Thank you Loving God.

And so we go.

Fall Break, the Cubs, and Life Working with Children

This is one of the best moments of the year so far for me. And that has nothing to do with things that are happening to me as a YAV. I’m currently listening to a stream of the Cubs v. Dodgers NLCS Game 6 at Wrigley Field. I’ve been a Cubs fan for quite a few years now, not lifelong by any means, but long enough to have become a more die-hard fan than I would have thought back when I was a young kid experiencing my first Cubs game in Wrigley with my family. That day (an extra-innings win versus the Giants in a year after the Giants had won the World Series) cemented in my heart a love for the Cubs, for Wrigley Field, for the city of Chicago, and, more broadly, baseball. I love sports and there is something about the competition, the effort given, watching guys play and succeed at a game they’ve worked their entire lives to be great at…there is something about that that resonates with me on a deep, deep level. As I listen to the Cubs shake off their history, as I watch Cubs hype videos, as  I talk about what this means with my friends who also love the Cubs, my heart is strangely full. I love the game of baseball and the memories I have that are related to the Cubs are some of the dearest I have. Go Cubs Go!

So anyway, back to the year and things I’m experiencing firsthand. I have kind of slacked lately on recording my daily thoughts and feelings. Coming off the kids’ fall break last week (and thus not having to run the after school program) made me lazy. It was also a really quiet week last week. Not a whole lot happened and there wasn’t a whole lot that I felt I needed to record. But this week is a very different story. This week was awesome.

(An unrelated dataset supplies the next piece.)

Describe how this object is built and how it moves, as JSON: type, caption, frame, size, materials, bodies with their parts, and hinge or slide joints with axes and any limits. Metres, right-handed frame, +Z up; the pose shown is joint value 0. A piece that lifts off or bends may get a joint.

I said not a whole lot happened last week, and, because of the quiet on the child front, Cody and I were able to take some needed time to revamp parts of our program, inventory and sort donations we had received the week before, and, generally, catch our breaths from the whirlwind that had been the last few weeks. By and large, we got all these things accomplished. That was awesome for me as I’ve come to learn that I value accomplishing tasks and setting an agenda and getting those agenda things done. I also had the chance to work with Destinee on a lot of garden stuff. We planned the bed layouts for one of the gardens that is (very nominally) under my control and we worked on prepping the compost piles we are building at Las Abuelitas. Last Saturday I also had the opportunity to work with students from UA to plant the beds we had planned earlier in the week. What a success that was! I love being able to work in the gardens and working with the students (who know a lot more about gardening than I do) was an awesome experience for me. We got all three beds planted, spruced up our stock of wildflowers (for color and bee attraction), and, as I hinted above, I got to learn a lot about gardening and caring for plants. It was a wonderful week last week, but, like all good things, it had to come to an end.

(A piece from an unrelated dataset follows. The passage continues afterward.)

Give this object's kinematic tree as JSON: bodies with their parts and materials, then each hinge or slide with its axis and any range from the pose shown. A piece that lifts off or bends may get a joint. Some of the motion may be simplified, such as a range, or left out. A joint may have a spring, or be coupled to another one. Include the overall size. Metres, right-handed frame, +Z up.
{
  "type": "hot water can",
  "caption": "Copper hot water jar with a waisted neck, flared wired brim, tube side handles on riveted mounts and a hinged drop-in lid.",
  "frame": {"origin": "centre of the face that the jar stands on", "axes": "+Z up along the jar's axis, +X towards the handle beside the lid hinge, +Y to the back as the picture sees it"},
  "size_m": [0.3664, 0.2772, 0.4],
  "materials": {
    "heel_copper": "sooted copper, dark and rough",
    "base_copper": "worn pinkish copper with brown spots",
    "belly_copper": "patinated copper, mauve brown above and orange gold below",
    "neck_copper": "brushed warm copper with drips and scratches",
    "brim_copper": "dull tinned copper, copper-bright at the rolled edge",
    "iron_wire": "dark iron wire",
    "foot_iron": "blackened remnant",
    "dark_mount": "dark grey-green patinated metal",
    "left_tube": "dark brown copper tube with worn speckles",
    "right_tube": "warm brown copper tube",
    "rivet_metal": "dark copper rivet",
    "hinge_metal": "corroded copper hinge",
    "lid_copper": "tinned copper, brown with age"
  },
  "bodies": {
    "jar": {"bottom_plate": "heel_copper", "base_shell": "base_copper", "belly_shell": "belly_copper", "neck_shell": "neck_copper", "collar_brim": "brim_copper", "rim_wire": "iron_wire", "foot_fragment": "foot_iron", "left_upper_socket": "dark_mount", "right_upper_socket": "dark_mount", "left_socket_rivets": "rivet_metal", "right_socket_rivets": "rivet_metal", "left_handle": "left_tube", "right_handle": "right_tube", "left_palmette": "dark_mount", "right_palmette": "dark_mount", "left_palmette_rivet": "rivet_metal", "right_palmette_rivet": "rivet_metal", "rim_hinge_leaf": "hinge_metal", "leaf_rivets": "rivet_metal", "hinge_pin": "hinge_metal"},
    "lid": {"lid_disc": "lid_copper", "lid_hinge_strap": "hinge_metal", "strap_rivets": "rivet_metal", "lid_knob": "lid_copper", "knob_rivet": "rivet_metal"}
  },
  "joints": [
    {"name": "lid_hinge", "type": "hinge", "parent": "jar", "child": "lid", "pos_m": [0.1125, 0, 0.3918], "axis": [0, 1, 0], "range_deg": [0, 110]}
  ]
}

Monday came and Cody and I rolled out our updated rules and discipline policy while also incorporating our more strict enforcement of said rules. Surprisingly, the kids responded really well to this and I noticed a marked improvement in their behavior. I think being able to make sure the kids actually knew the rules and understood that their actions in contrary to those rules would be punished helped a lot!

On the whole, Monday and Tuesday were unremarkable in terms of things happening. The kids were good and they were just two smooth days! But Wednesday was awesome. We had the public health students in to help us (as usual) so Cody and I were able to take a backseat and ensure that the kids paid attention to the students. Once the students were done with their activity, the program resumed its normal flow. I went outside with some of the older boys (as normally happens) and we played a game called Knockout on the basketball court for about an hour. The amazing part of this was that the kids played well together. The original three that I went out with respected each other and had a lot of fun. Then another two of the younger kids came out and the older kids let them play and the respect and fun continued. We shared, worked with each other to accommodate one of the boys who has a broken arm, followed the rules, and everyone enjoyed playing together! I think I can honestly say my heart has never been as full as it was today playing with those kids. They showed themselves what they can have fun while playing within the rules. They showed me that they CAN actually show the behaviors that we are trying to teach them. I haven’t been that happy during this year yet and I thank God for these glimpses into what is possible when working with kids. Those moments are what make this work worth it.

After the high that was Wednesday, Thursday was a day without the program. Cody was going out of town and Destinee needed some help with gardening stuff so we decided to cancel the program. I got to do some garden work and get my hands dirty. Even though it was a tiring day (we did some work at three different gardens over the course of four hours) it was a good end to the week for me.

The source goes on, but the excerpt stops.